Even in relatively well-studied areas, much remains to be learned. In addition to geographic biases in past research, there have been clear emphases on certain taxonomic groups. In most regions, long-legged wading birds and waterfowl have received the most attention, although shorebirds are increasingly becoming the focus of more detailed research (e.g. Lourenço et al. 2010). With the exception of crop pests, research on passerines has been very limited (Acosta et al. 2010) despite the diversity and numbers of birds that use fields (e.g. Elphick 2004; Sundar and Subramanya 2010). Similarly, raptors, which are ubiquitous and common in many rice growing regions, have received little study (Elphick 2004; Lourenço 2009).
Conceptually, research questions have also remained quite narrowly focused. General topics that clearly warrant more attention include:
(1) More studies of rice fields as breeding habitat, especially those that focus on nesting success and fledgling survival, are greatly needed (Pierluissi 2010), with those that compare rice fields to other habitats or that compare different rice management methods (cf. Kim et al. 2009; Ibáñez et al. 2010) of greatest value. Understanding the causes of nest failure and mortality is also important because this knowledge would allow researchers to determine whether problems are inherently related to rice farming or not, with implications for management. For instance, the recent release of the catfish Claria gariepinus in Cuba is suspected to have increased predation on waterbirds in both rice fields and natural wetlands (Mugica et al. 2006).
(2) Research on the abundance of ricefield foods other than spilled grain, and more detailed information on intake rates and nutritional value for all foods would be helpful (Stafford et al. 2010). Data on foraging during the breeding season in particular are lacking, as are detailed analyses of the benefits of growing a second, ratoon, crop late in the season (Elphick et al. 2010). Placing data collection on foraging behavior in a broader theoretical context would also provide important insights (e.g. Amano et al. 2006a, 2006b; Lourenço et al. 2010), especially if linked directly to measures of body condition or survival.

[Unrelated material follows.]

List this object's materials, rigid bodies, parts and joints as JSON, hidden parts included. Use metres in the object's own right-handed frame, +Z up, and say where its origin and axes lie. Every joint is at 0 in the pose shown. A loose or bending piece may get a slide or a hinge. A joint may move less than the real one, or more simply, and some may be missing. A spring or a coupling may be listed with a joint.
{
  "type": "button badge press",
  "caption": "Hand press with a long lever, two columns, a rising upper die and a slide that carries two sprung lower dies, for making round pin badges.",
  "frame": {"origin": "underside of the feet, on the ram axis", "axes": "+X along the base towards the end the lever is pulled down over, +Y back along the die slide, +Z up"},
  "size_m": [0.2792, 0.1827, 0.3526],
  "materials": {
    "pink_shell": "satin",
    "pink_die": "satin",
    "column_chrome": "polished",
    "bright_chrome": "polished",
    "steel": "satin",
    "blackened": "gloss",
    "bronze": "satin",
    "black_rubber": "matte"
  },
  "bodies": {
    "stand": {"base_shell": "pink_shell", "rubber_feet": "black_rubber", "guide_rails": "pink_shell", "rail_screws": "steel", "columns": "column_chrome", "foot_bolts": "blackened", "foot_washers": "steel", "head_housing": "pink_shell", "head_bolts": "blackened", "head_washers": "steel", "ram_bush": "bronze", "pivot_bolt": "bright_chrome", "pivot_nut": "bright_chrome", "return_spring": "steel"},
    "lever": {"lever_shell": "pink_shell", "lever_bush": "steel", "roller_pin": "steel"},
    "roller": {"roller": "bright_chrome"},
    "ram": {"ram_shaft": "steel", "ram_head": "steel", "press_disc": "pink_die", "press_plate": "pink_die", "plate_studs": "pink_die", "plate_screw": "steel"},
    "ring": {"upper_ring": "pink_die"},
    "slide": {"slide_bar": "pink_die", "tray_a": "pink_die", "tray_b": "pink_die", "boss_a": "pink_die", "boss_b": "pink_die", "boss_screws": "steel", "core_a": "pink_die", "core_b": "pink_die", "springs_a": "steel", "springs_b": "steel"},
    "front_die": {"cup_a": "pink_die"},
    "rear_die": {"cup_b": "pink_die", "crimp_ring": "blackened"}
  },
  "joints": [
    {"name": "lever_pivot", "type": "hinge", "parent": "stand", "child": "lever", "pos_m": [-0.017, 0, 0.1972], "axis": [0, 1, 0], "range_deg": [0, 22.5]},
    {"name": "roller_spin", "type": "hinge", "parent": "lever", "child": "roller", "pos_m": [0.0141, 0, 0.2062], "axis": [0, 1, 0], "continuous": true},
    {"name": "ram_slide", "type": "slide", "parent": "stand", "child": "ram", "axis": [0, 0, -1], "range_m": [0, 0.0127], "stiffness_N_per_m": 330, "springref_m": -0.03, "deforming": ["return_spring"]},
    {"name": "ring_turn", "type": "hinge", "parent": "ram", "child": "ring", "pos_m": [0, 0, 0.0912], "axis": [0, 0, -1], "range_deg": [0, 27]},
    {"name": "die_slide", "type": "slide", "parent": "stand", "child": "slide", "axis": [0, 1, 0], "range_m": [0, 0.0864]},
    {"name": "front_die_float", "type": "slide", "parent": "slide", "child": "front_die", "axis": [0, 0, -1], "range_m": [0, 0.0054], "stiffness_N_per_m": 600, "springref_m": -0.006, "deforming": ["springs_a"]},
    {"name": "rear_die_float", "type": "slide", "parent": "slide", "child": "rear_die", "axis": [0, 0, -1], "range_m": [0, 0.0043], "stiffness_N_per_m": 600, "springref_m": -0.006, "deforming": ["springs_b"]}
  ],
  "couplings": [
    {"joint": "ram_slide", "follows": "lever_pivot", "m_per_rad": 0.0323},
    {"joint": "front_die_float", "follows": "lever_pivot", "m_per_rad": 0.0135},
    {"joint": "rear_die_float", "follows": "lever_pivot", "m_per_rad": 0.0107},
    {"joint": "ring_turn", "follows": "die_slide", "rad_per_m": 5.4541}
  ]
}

(3) Use and value of field edges, irrigation canals and other water features that form part of the rice infrastructure have all received little research attention (Elphick et al. 2010; King et al. 2010; Longoni 2010). Even basic descriptive information is largely lacking from most areas. More detailed studies of habitat quality would be especially useful in light of the loss of some of these habitats (e.g. field edges) with agricultural intensification (Ibáñez et al. 2010), and the habitats' likely importance for breeding (Pierluissi 2010). Studies of how management changes affect these habitats are also warranted and largely lacking (see Lane and Fujioka 1998 for a rare exception).
(4) That landscape affects waterbird use of rice fields is reasonably well established, but we remain a long way from understanding exactly what features affect which species and in what ways (King et al. 2010). Consequently, current understanding remains no more specific than the fact that it is good for landscapes to contain a mixture of habitats. Better data on how birds perceive and respond to rice landscapes would allow a more sophisticated assessment and lead to specific recommendations as to how landscapes can be managed to maximize conservation value. The advent of telemetry methods has allowed some advances (e.g. Fleskes et al. 2002; Ackerman et al. 2006), and with ever-better radio-transmitters and geolocators, considerable improvements should be possible in the future.

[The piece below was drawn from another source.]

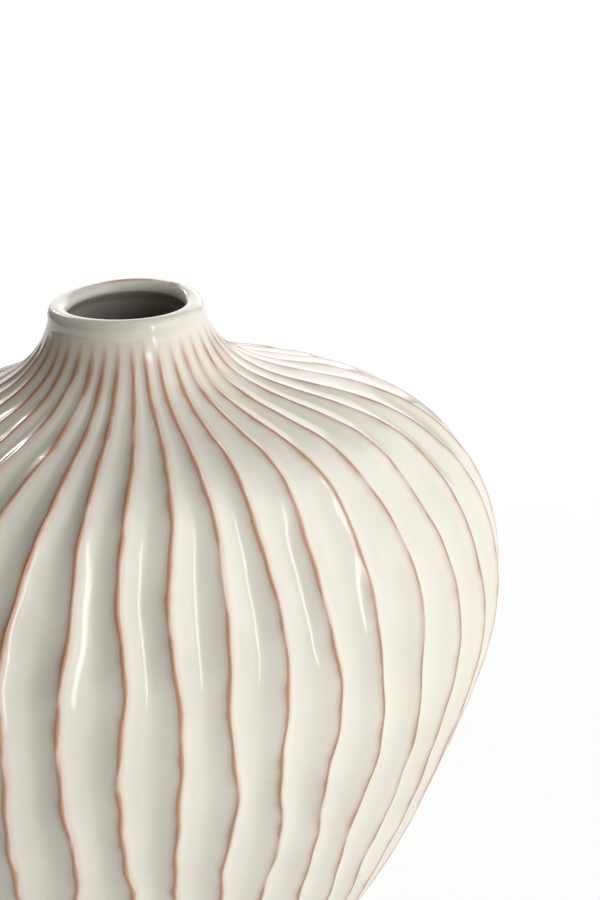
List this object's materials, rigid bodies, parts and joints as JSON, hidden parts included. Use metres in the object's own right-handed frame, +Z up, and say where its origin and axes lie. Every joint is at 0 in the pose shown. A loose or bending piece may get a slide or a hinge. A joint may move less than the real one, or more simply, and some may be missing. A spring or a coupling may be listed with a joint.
{
  "type": "fluted vase",
  "caption": "Oval high-shouldered ceramic vase with carved hollow flutes between wavy ridges, a small round rolled mouth and a bare oval foot ring.",
  "frame": {"origin": "middle of the resting face, under the middle of the foot ring", "axes": "+Z up through the mouth, X along the long way of the oval body, Y along its short way"},
  "size_m": [0.2563, 0.1718, 0.265],
  "materials": {
    "cream_glaze": "glossy half-clear cream glaze that breaks to caramel brown on the ridges",
    "bare_stoneware": "unglazed fired clay, matt and slightly sandy"
  },
  "bodies": {
    "root": {"fluted_wall": "cream_glaze", "fluted_shoulder": "cream_glaze", "rolled_collar": "cream_glaze", "floor_slab": "cream_glaze", "foot_ring": "bare_stoneware"}
  },
  "joints": []
}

(5) Estimating the total numbers of birds, and what proportion of each species' population, depend on rice fields is important in evaluating the conservation contributions of the crop, but has been done in only a few cases (e.g. Shuford et al. 2001, 2007). Perhaps most important, however, is an explicit focus on the quality of rice habitats and the population-level consequences for bird species using them. One concern is that, although fields are used by large numbers of birds, they could effectively be ecological traps that attract birds to unsuitable areas. For example, if birds choose to nest in rice fields, but suffer frequent nest loss as a result, then fields might operate as “sink” habitat (sensu Pulliam 1988). Similarly, if birds suffer high levels of mortality or sublethal effects due to pesticide use in fields (Parsons et al. 2010), then the apparent benefits of those fields might be very misleading.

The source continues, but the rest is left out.